In the fall of 1978, my first semester as an undergrad at Oswego State, the Laker lacrosse team played its second-ever annual alumni game. At some point in the game I apparently broke out for a clearing pass and received a “buddy pass” from a “teammate.” I suffered a separated shoulder, and as I sat and iced on the sideline, varsity and alumni alike reassured me and let me know that I had indeed been hit by none other than Travis Cook. I had never heard of Mr. Cook before, but as I listened to everyone tell me how great he was, I guess I took some sense of pride in getting laid out by the best player in the land – and that night, as the story goes, I called my parents and excitedly told them that I had been knocked out of the game by Travis Cook.

You know how you start to believe a story after hearing it repeatedly? I can’t say that I really remember making that phone call or saying what I’ve been charged with saying, and when I asked Travis about it last week – after 40 years – he confessed that he didn’t remember it either. But my parents? They might have been six hours away on Long Island that night, but they’ll still swear today that that’s exactly how it all went down.

So maybe that was, in fact, the first time we met, but Travis became an Alumni Classic regular for quite a while. We’ve got a great photo of his accepting the Burns Award in 1996, and I know we named him MVP of an Alumni Game played in the dome we had in Scriba back in the early 2000s. He was a guest speaker at the Oswego State Lacrosse Camp soon after that, and he helped Doc and Dan Bartlett ’96 as a volunteer assistant coach with the Oswego boys’ varsity teams in 2014 and 2015.
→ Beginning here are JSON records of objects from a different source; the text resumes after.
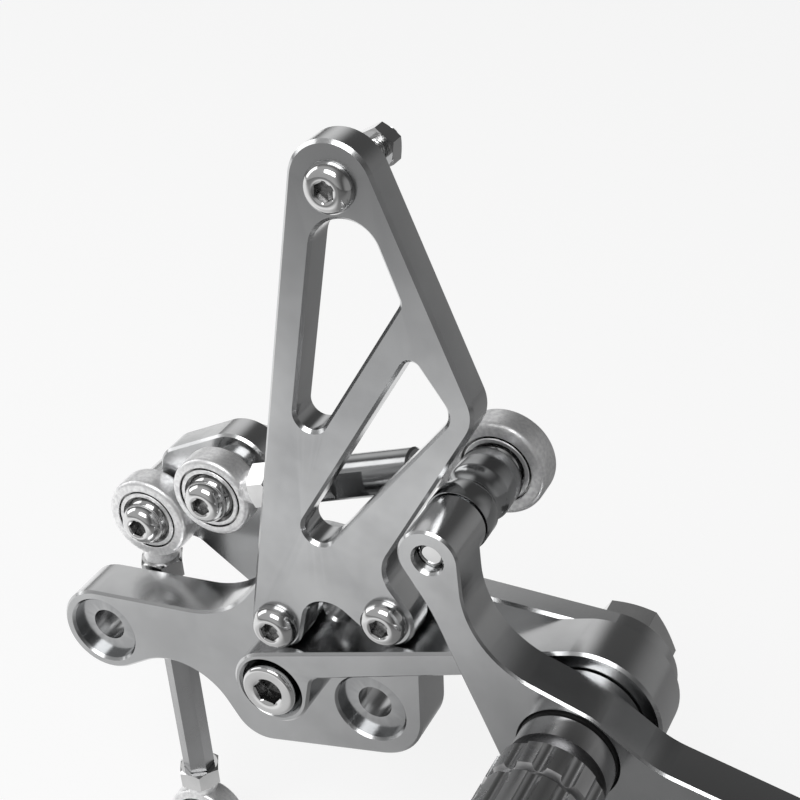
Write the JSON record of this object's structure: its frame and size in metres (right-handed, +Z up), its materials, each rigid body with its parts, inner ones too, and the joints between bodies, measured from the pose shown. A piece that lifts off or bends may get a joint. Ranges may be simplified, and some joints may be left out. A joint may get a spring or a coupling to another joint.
{
  "type": "motorcycle rear set footrest",
  "caption": "Machined motorcycle rear set: hanger plate with heel guard, foot peg, foot lever with toe peg, and a rod linkage through a bell crank to a drop rod.",
  "frame": {"origin": "axis of the rear frame bolt on the hanger's inner face", "axes": "+X forward, +Y inward to the motorcycle's frame, +Z up"},
  "size_m": [0.2332, 0.159, 0.2251],
  "materials": {
    "anodised_grey": "satin anodised grey",
    "machined_aluminium": "turned, satin",
    "stainless": "polished",
    "zinc_plated": "bright zinc plating",
    "bearing_steel": "ground",
    "bush_polymer": "black bearing polymer",
    "peg_aluminium": "grooved, satin anodised"
  },
  "bodies": {
    "frame_side": {"hanger_plate": "anodised_grey", "peg_plate": "anodised_grey", "heel_guard": "anodised_grey", "guard_spacer_rear": "machined_aluminium", "guard_spacer_front": "machined_aluminium", "guard_screw_rear": "stainless", "guard_screw_front": "stainless", "apex_screw": "stainless", "apex_nut": "stainless", "peg_plate_screw": "stainless", "pivot_spindle": "bearing_steel", "pivot_washer": "stainless", "pivot_nut": "stainless", "foot_peg": "peg_aluminium", "peg_end_cap": "peg_aluminium", "peg_bolt": "stainless", "crank_post": "bearing_steel", "crank_washer": "stainless", "crank_screw": "stainless"},
    "lever": {"foot_lever": "anodised_grey", "lever_bush_outer": "bush_polymer", "lever_bush_inner": "bush_polymer", "lever_spacer": "machined_aluminium", "link_bolt": "stainless", "link_ball_front": "bearing_steel", "toe_peg": "peg_aluminium", "toe_peg_screw": "stainless"},
    "link": {"link_rod_end_front": "zinc_plated", "link_rod_end_rear": "zinc_plated", "link_lock_nut": "stainless", "link_barrel": "machined_aluminium"},
    "crank": {"bell_crank": "anodised_grey", "crank_bush": "bush_polymer", "rear_link_spacer": "machined_aluminium", "link_ball_rear": "bearing_steel", "rear_link_screw": "stainless", "rear_link_nut": "stainless", "drop_ball_upper": "bearing_steel", "drop_link_screw": "stainless", "drop_link_nut": "stainless"},
    "drop": {"drop_rod_end_upper": "zinc_plated", "drop_lock_nut_upper": "stainless", "drop_rod": "machined_aluminium", "drop_lock_nut_lower": "stainless", "drop_rod_end_lower": "zinc_plated", "drop_ball_lower": "bearing_steel"}
  },
  "joints": [
    {"name": "lever_pivot", "type": "hinge", "parent": "frame_side", "child": "lever", "pos_m": [0.127, -0.0305, 0.0307], "axis": [0, 1, 0], "range_deg": [0, 9]},
    {"name": "crank_pivot", "type": "hinge", "parent": "frame_side", "child": "crank", "pos_m": [0.041, 0.0142, 0.012], "axis": [0, 1, 0], "range_deg": [0, 13.3]},
    {"name": "link_swing", "type": "hinge", "parent": "lever", "child": "link", "pos_m": [0.0966, 0.0015, 0.0682], "axis": [0, 1, 0], "range_deg": [-10.5, 0]},
    {"name": "drop_swing", "type": "hinge", "parent": "crank", "child": "drop", "pos_m": [0.00555, 0.0057, 0.0253], "axis": [0, 1, 0], "range_deg": [-13.3, 0]}
  ],
  "couplings": [
    {"joint": "crank_pivot", "follows": "lever_pivot", "ratio": 1.4712},
    {"joint": "link_swing", "follows": "lever_pivot", "ratio": -1.153},
    {"joint": "drop_swing", "follows": "lever_pivot", "ratio": -1.4712}
  ]
}
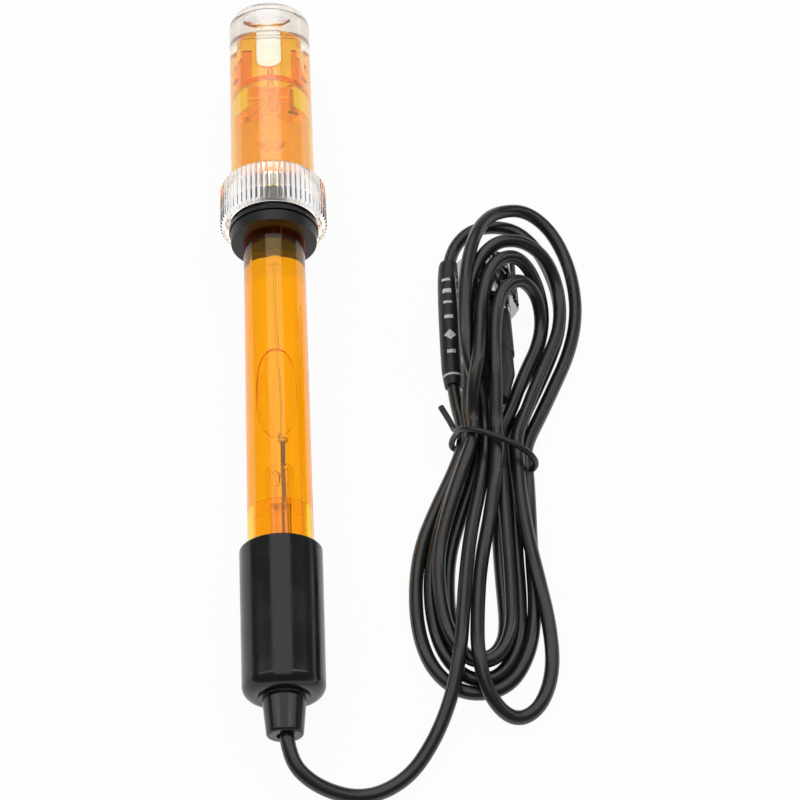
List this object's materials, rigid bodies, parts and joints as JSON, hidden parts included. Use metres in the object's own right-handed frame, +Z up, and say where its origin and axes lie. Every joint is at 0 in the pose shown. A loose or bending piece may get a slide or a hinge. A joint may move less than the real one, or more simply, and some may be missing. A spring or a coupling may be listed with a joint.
{
  "type": "redox electrode",
  "caption": "Amber plastic redox (ORP) electrode with a black cap, its screw-on storage bottle over the tip, a thin cable tied in a hank and a bayonet plug.",
  "frame": {"origin": "on the resting plane, under the middle of the electrode with its storage bottle on", "axes": "+Y along the electrode towards its tip, +Z up, +X towards the side where the cable lies"},
  "size_m": [0.0706, 0.1694, 0.0213],
  "materials": {
    "amber_plastic": "clear amber moulded plastic, glossy",
    "junction_ceramic": "porous white ceramic",
    "stem_glass": "thin clear glass",
    "platinum": "bare drawn metal",
    "seal_resin": "cast clear resin",
    "red_wire": "dark red coating",
    "solder": "smooth solder",
    "black_cap": "black moulded plastic with a soft shine",
    "black_rubber": "matt black rubber",
    "clear_plastic": "clear moulded plastic",
    "cable_jacket": "smooth black jacket with a shine",
    "sleeve_plastic": "shrunk sleeve with pale marks",
    "nickel": "nickel plate",
    "white_plastic": "white insulating plastic",
    "gold": "thin gold plate"
  },
  "bodies": {
    "electrode": {"body_tube": "amber_plastic", "tip_guard": "amber_plastic", "tip_plug": "amber_plastic", "junction_frit": "junction_ceramic", "glass_stem": "stem_glass", "platinum_pin": "platinum", "stem_seal": "seal_resin", "lead_sleeve": "stem_glass", "signal_wire": "red_wire", "solder_bead": "solder", "platinum_lead": "platinum", "reference_wire": "red_wire", "cap": "black_cap", "cable_lead": "cable_jacket", "cable_hank": "cable_jacket", "marker_sleeve": "sleeve_plastic", "cable_tie": "cable_jacket", "plug_boot": "black_rubber", "plug_body": "nickel", "plug_insulator": "white_plastic", "plug_pin": "gold", "plug_gasket": "black_rubber"},
    "seal": {"seal_collar": "black_rubber"},
    "nut": {"bottle_nut": "clear_plastic"},
    "bottle": {"storage_bottle": "clear_plastic"},
    "bayonet_ring": {"plug_coupling": "nickel"}
  },
  "joints": [
    {"name": "bottle_off", "type": "slide", "parent": "electrode", "child": "seal", "axis": [0, 0.9995, 0.0328], "range_m": [0, 0.11]},
    {"name": "nut_turn", "type": "hinge", "parent": "seal", "child": "nut", "pos_m": [0, 0.03171, 0.01064], "axis": [0, -0.9995, -0.0328], "range_deg": [0, 1080]},
    {"name": "bottle_unscrew", "type": "slide", "parent": "seal", "child": "bottle", "axis": [0, 0.9995, 0.0328], "range_m": [0, 0.0054]},
    {"name": "coupling_turn", "type": "hinge", "parent": "electrode", "child": "bayonet_ring", "pos_m": [0.0413, 0.0135, 0.006], "axis": [0, 1, 0], "continuous": true}
  ],
  "couplings": [
    {"joint": "bottle_unscrew", "follows": "nut_turn", "m_per_rad": 0.00028647}
  ]
}
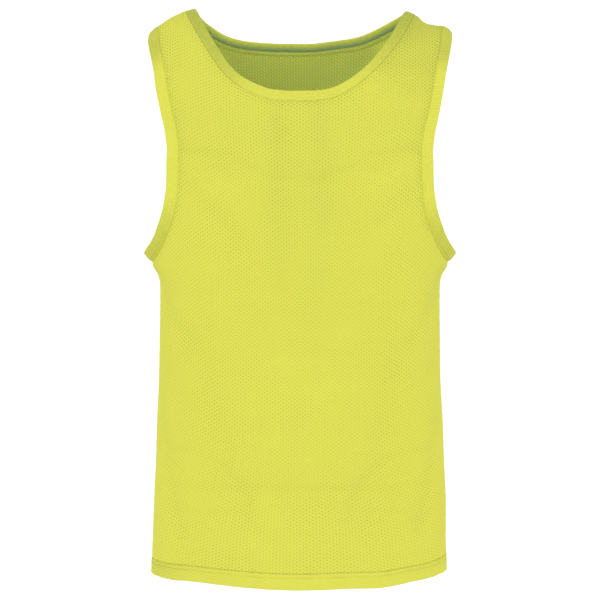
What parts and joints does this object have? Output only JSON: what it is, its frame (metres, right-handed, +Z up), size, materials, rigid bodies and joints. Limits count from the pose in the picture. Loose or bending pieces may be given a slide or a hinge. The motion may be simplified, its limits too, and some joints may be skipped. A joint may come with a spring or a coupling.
{
  "type": "mesh training bib",
  "caption": "Sleeveless mesh sports bib with a bound scoop neck, bound armholes and a turned-up hem, filled out as if worn, hollow and open.",
  "frame": {"origin": "midway between the two shoulders at the height of the neck end of the shoulder seams, where the bib is held", "axes": "+Z up from hem to shoulders, -Y out of the front, +X toward the wearer's left"},
  "size_m": [0.3728, 0.2373, 0.6826],
  "materials": {
    "mesh_cloth": "matte fluorescent yellow knitted mesh",
    "band_cloth": "matte fluorescent yellow folded binding"
  },
  "bodies": {
    "root": {"front_body": "mesh_cloth", "front_chest": "mesh_cloth", "back_body": "mesh_cloth", "back_chest": "mesh_cloth", "neck_binding": "band_cloth", "armhole_binding_left": "band_cloth", "armhole_binding_right": "band_cloth"}
  },
  "joints": []
}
For the past three years, every time I’ve gone down to the Onondaga Nation’s Pavilion to watch box lacrosse, I’ve found Travis helping out – with the FIL World Championships in 2015 and the Lax All Stars North American International in 2016 and 2017.

Doc tells me that when he walks into a box arena with Travis, everyone recognizes him and treats him like a rock star. I guess that’s well-deserved – after all, he is in eight Halls of Fame.

Thanks, Doc, and thanks, Travis – you are both RTD Hall of Fame material…

Drive carefully, everyone – seems like Mother Nature is asserting herself!